The project was worth $433 million, according to a NIMC official who requested for anonymity. This is aside from what the federal government spent on its part to facilitate the process.

“It was learnt that the new NIMC leadership misunderstood the world Bank project by assuming that the money was in the commission, not realising that it was worked out in such a way that only by generating a NIN is each licensed private entity paid $1 (one dollar) as approved in the project,” a source told Daily Trust on Sunday on Friday.

Another source said that by hurriedly stopping the licensed agents and going back to opening up the NIN Verification Service (NVS), the new NIMC director- general and her management team not only stopped the hand of the clock of progress of the current Nigerian ID project, they also compromised national security.  But the NIMC said this wasn’t true.

The claim of starting a new ID project (of 3 IDs) is merely to cover up for the lack of direction, another source alleged.

 ‘Harmonisation is what is required’

One of the reasons some Nigerians believe the new ID project will be a waste of efforts and money is that even those who applied for the current national ID card have not been able to collect theirs after many years.

Also, a Lagos-based expert on digital identity, Idowu Derele, said there was actually no “new ID card project” in view. Derele said it had become clear that the new NIMC management is merely desperate to appear to be seen to be performing.

He said that rather than build on the achievements recorded by the immediate past leadership of the commission, which by the way received global commendation, it is relying on propaganda.

He added that, “The federal government, aware of the need to bring the many ID systems into one, set up the harmonisation committee (with NIMC as the secretariat). So, what sense is there in talking about a new ID card project with the NIN as captured in the NIMC Act?”

Another official who also pleaded anonymity said that the last NIMC administration, realising that the federal government did not have resources to pay for the card for each citizen as spelt out in the commission’s  act, decided to implement the NIN, which itself is also in the act. “In seven years and 10 months, it grew NIN enrolment from 7 million to 104 million. This remarkable achievement needs to be built upon, not discarded.

“Can the federal government that is talking of cutting cost in the absence of resources afford to spend N5,000 to N10,000  per physical card for each citizen? The NIN is the way to go as this is the global trend (social security number in US, aadhar number in India, insurance number in UK),” the source told Daily Trust on Sunday.

Another expert who also requested to be anonymous said that by opening up the NVS, the new NIMC management exposed the data of Nigerians.

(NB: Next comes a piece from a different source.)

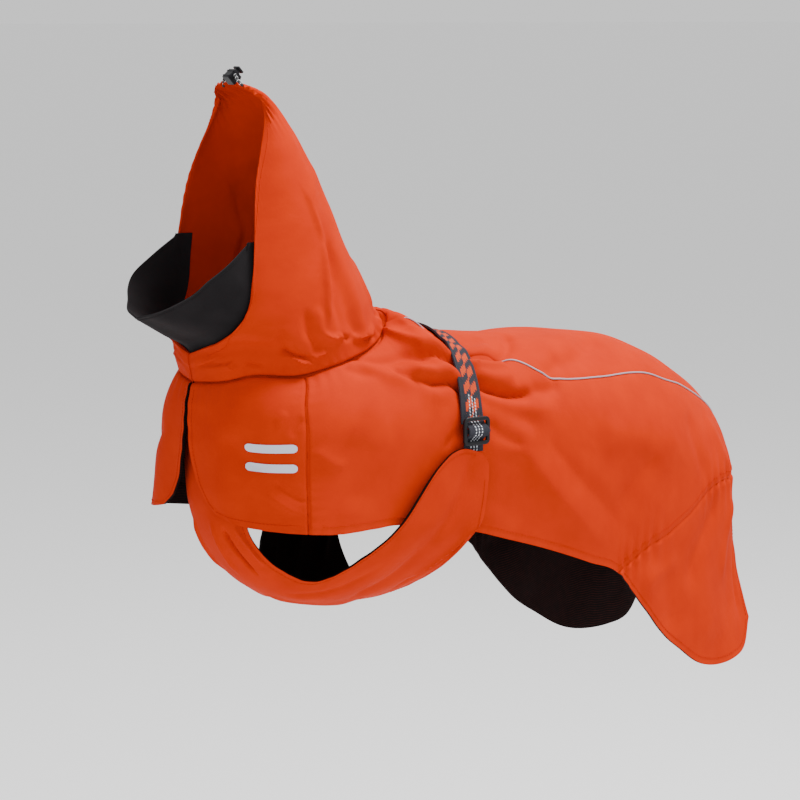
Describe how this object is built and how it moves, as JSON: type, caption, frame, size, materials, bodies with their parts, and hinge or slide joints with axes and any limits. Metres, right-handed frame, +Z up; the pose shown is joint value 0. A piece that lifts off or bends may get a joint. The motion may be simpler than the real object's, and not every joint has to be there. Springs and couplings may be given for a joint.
{
  "type": "dog raincoat",
  "caption": "Hooded dog coat in its worn shape: back, sides, flared front, belly panel, thigh wings, collar, back strap with side buckles, hollow inside.",
  "frame": {"origin": "inner side of the back cloth at the withers, on the centre line, where the coat rests on the wearer", "axes": "+Z up, +Y toward the tail, +X toward the wearer's left; the hood opens toward -Y"},
  "size_m": [0.2304, 0.6492, 0.593],
  "materials": {
    "orange_shell": "matte coated woven rain cloth",
    "dark_lining": "black-brown mesh lining",
    "collar_black": "soft black cloth",
    "webbing": "woven webbing with raised edges",
    "piping": "reflective piping",
    "reflective": "heat-set reflective film",
    "cord": "braided elastic cord",
    "plastic": "moulded black plastic"
  },
  "bodies": {
    "root": {"back_panel": "orange_shell", "side_panel_left": "orange_shell", "side_panel_right": "orange_shell", "front_panel_left": "orange_shell", "front_panel_right": "orange_shell", "thigh_wing_left": "orange_shell", "thigh_wing_right": "orange_shell", "hood_left": "orange_shell", "hood_right": "orange_shell", "belly_panel": "orange_shell", "belly_lining": "dark_lining", "wing_lining_left": "dark_lining", "wing_lining_right": "dark_lining", "front_lining_left": "dark_lining", "front_lining_right": "dark_lining", "collar": "collar_black", "back_strap": "webbing", "tab_webbing_left": "webbing", "tab_webbing_right": "webbing", "piping_left": "piping", "piping_right": "piping", "reflective_bar_upper_left": "reflective", "reflective_bar_upper_right": "reflective", "reflective_bar_lower_left": "reflective", "reflective_bar_lower_right": "reflective", "hood_cord": "cord", "ladder_buckle_left": "plastic", "ladder_buckle_right": "plastic", "cord_lock_barrel": "plastic", "cord_lock_button": "plastic"}
  },
  "joints": []
}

“This is a national security threat. The Nigerian Data Protection Commission is also failing in its duty by not sanctioning the NIMC for compromising citizens’ data and not respecting their privacy. The NDPC has thus become complicit in  NIMC’s data  breach,” he said.

But speaking with our reporter on Friday, Adegoke, the NIMC spokesman, said the commission was not starting a new project. “It is the continuation of the old project. We just want to harmonise it and add more features. The media is getting it wrong,” he said.

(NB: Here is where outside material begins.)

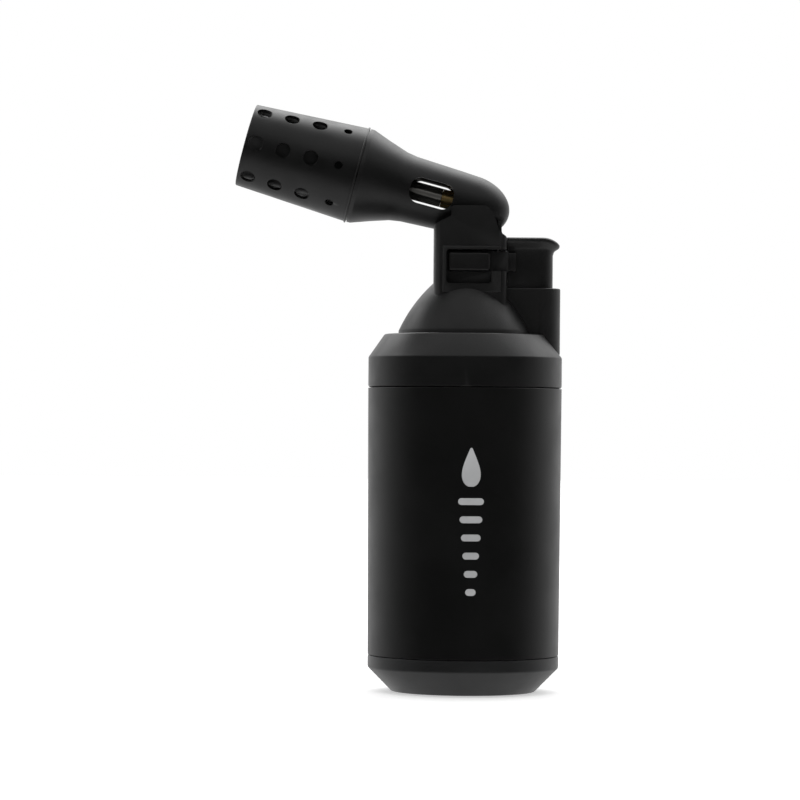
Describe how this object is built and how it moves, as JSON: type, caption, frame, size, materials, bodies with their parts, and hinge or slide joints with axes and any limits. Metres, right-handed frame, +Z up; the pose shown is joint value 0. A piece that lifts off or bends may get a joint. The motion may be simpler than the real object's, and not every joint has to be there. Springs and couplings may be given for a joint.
{
  "type": "butane torch",
  "caption": "Refillable butane torch with a round tank body, slanted perforated flame tube, thumb trigger, piezo ignition and a gas valve lever.",
  "frame": {"origin": "centre of the flat underside of the base cap, on the tank's axis", "axes": "+Z up along the tank, -X the way the burner points, +X the thumb trigger's side, +Y the side with the screw heads"},
  "size_m": [0.0834, 0.0492, 0.1486],
  "materials": {
    "base_plastic": "fine matt black moulding",
    "sleeve_metal": "matt black anodised",
    "ring_plastic": "satin black moulding",
    "head_plastic": "fine matt black moulding",
    "housing_plastic": "heat-proof satin black moulding",
    "trigger_plastic": "matt black moulding",
    "flame_tube_metal": "matt black heat-proof coat",
    "tank_plastic": "translucent grey moulding",
    "piezo_plastic": "white moulding",
    "wire_insulation": "soft red insulation",
    "seal_rubber": "matt",
    "hose_rubber": "smooth",
    "valve_brass": "turned",
    "burner_brass": "heat tinted",
    "plated_tube": "bright nickel plate",
    "electrode_nickel": "bright",
    "burner_steel": "heat tinted",
    "screw_steel": "black zinc",
    "lever_steel": "stamped",
    "spring_steel": "bright drawn wire",
    "insulator_ceramic": "glazed"
  },
  "bodies": {
    "torch_body": {"base_cap": "base_plastic", "outer_sleeve": "sleeve_metal", "shoulder_ring": "ring_plastic", "fuel_tank": "tank_plastic", "tank_lid": "tank_plastic", "tank_seal": "seal_rubber", "head_shell_left": "head_plastic", "head_shell_right": "head_plastic", "shell_screw": "screw_steel", "housing_screw": "screw_steel", "burner_housing": "housing_plastic", "flame_tube": "flame_tube_metal", "burner_cup": "burner_steel", "flame_holder": "burner_brass", "mixing_tube": "plated_tube", "gas_jet": "valve_brass", "gas_hose": "hose_rubber", "electrode_wire": "electrode_nickel", "electrode_insulator": "insulator_ceramic", "ignition_wire": "wire_insulation", "trigger_spring": "spring_steel", "piezo_body": "piezo_plastic", "lever_pin": "lever_steel", "gas_valve_body": "valve_brass", "valve_spring": "spring_steel", "refill_valve_body": "valve_brass", "refill_spring": "spring_steel", "refill_seal": "seal_rubber"},
    "trigger": {"ignition_trigger": "trigger_plastic", "piezo_plunger": "piezo_plastic"},
    "lever": {"valve_lever": "lever_steel"},
    "stem": {"valve_stem": "valve_brass", "valve_seal": "seal_rubber"},
    "adjuster": {"flow_adjuster": "valve_brass"},
    "refill_pin": {"refill_stem": "electrode_nickel"}
  },
  "joints": [
    {"name": "trigger_press", "type": "slide", "parent": "torch_body", "child": "trigger", "axis": [0, 0, -1], "range_m": [0, 0.003], "stiffness_N_per_m": 2000, "deforming": ["trigger_spring"]},
    {"name": "valve_lever_tilt", "type": "hinge", "parent": "torch_body", "child": "lever", "pos_m": [0.0026, 0, 0.0985], "axis": [0, -1, 0], "range_deg": [0, 27.4]},
    {"name": "valve_stem_lift", "type": "slide", "parent": "torch_body", "child": "stem", "axis": [0, 0, 1], "range_m": [0, 0.0012], "deforming": ["valve_spring"]},
    {"name": "flow_adjuster_turn", "type": "hinge", "parent": "torch_body", "child": "adjuster", "pos_m": [0.005, 0, 0.0033], "axis": [0, 0, 1], "range_deg": [-180, 180]},
    {"name": "refill_stem_push", "type": "slide", "parent": "torch_body", "child": "refill_pin", "axis": [0, 0, 1], "range_m": [0, 0.0015], "stiffness_N_per_m": 400, "deforming": ["refill_spring"]}
  ],
  "couplings": [
    {"joint": "valve_lever_tilt", "follows": "trigger_press", "rad_per_m": 158.7},
    {"joint": "valve_stem_lift", "follows": "trigger_press", "ratio": 0.375}
  ]
}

Adegoke said the claim that the  NVS would compromise national security was a false assumption. He said the NVS was designed to ease the NIN registration and make it seamless.

The NIMC spokesman, who later sent a write-up on the proposed card to this reporter, said the new national ID card was a single, convenient and general multipurpose card (GMPC), eliminating the need for multiple cards.

He said the single GMPC had multiple use cases:  payments/financial, government intervention/services, travel etc

“The National Identity Management Commission is working with the Central Bank of Nigeria and the Nigerian Interbank Settlement System to deliver the payment and financial use cases.

“The card will be powered by the AFRIGO card scheme, an indigenous scheme powered by the NIBSS.

“Applicants for the card will have to request for their NIN through a self-service online portal, NIMC offices, or their respective banks

“The card will be issued through the applicants’ respective banks in line with existing protocols with the issuance of debit/credit cards.

“The card can be picked up by holders at a designated centre or delivered to the applicants at the requested location at an extra cost to be borne by the applicants,” Adegoke stated in the write-up.